OpenMP Parallel Computing

BDF supports OpenMP parallelism. Set the number of threads in your run script:

export OMP_NUM_THREADS=8

This allows up to 8 OpenMP threads.

OpenMP Stack Memory Size

Intel compilers (and others) place dynamic memory from parallel regions on the stack for efficiency. Users must set the per-thread stack size in the run script:

export OMP_STACKSIZE=2048M

This sets 2048MB per thread. Total stack memory usage = OMP_STACKSIZE * OMP_NUM_THREADS.

Important

OMP_STACKSIZE is a generic variable. Priority for OpenMP stack size environment variables is:

KMP_STACKSIZE (Intel OpenMP) > GOMP_STACKSIZE (GNU OpenMP) > OMP_STACKSIZE

Higher-priority variables set in the script will override OMP_STACKSIZE.

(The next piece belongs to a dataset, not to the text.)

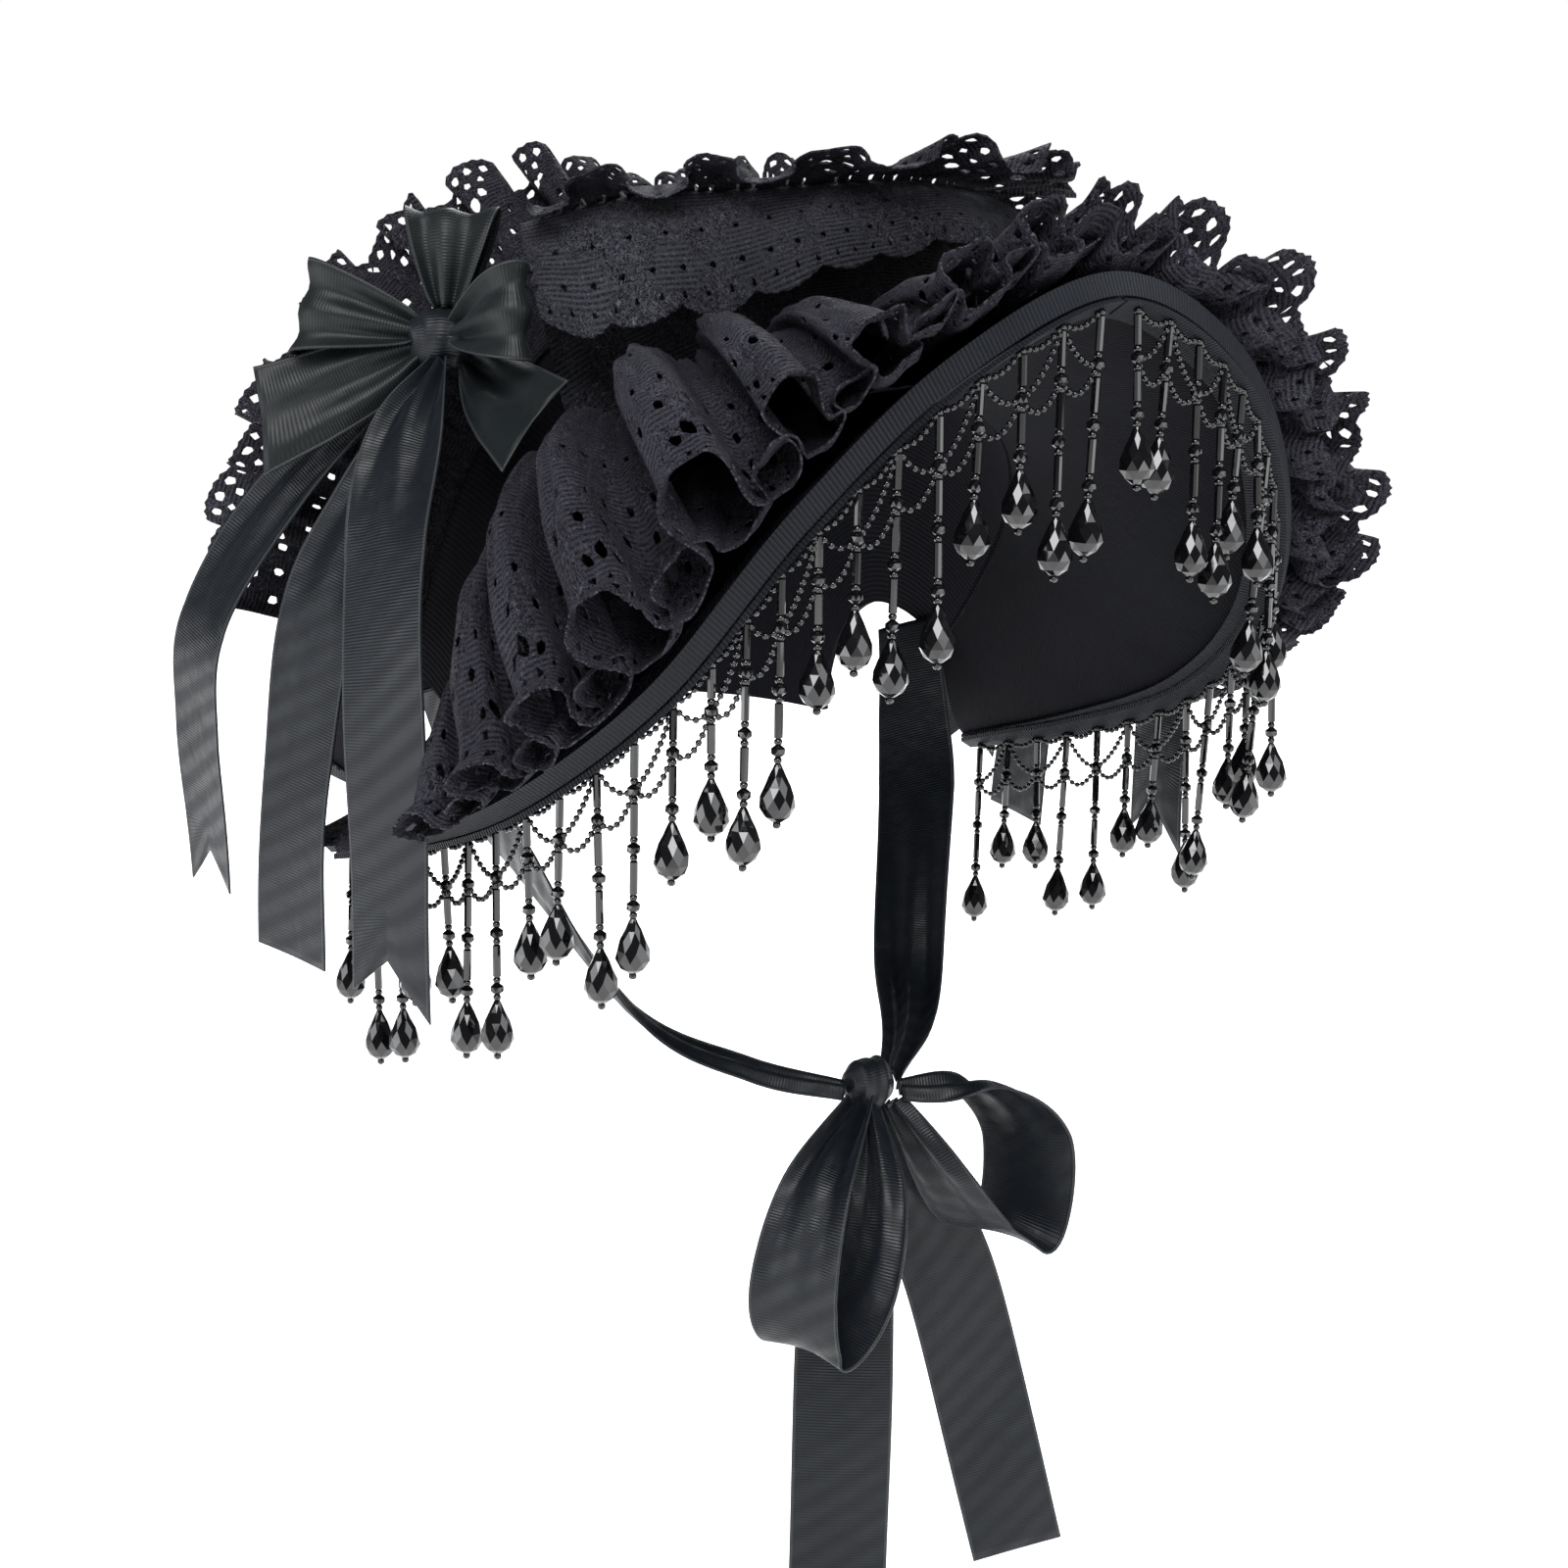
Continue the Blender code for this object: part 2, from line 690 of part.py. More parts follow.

Intel Fortran Compiler 2018

The Intel 2018 Fortran compiler has known bugs. Avoid using it to compile BDF.

SCF Non-Convergence

See section Handling SCF Convergence Problems in the SCFTech chapter.

SCF Energy Significantly Lower Than Expected (>1 Hartree) or Displayed as Asterisks

Usually caused by linear dependence in the basis set. See the discussion on basis set linear dependence under Handling SCF Convergence Problems in the SCFTech chapter. Note: While the chapter focuses on SCF non-convergence, the solutions also apply to cases where linear dependence causes incorrect SCF energies without preventing convergence.

How to Use Custom Basis Sets

See section Custom Basis Set Files in Gaussian-Basis-Set.

Program Exits Without Performing Any Calculation

If the program outputs “Warning!!! The following input line is skipped. You may need to check the input file!” and exits without calculation:

First check the input file for obvious errors, especially for concise input, the first line must start with ‘’#!’’. If not, check to see if there are extra spaces in front of certain lines, especially the first line of the input file. When using concise input, there must be no spaces in front of the ‘’#!’’ in the first line, if the user is copying the input file from elsewhere, it may copy some more spaces due to typography problems, and these spaces must be manually deleted.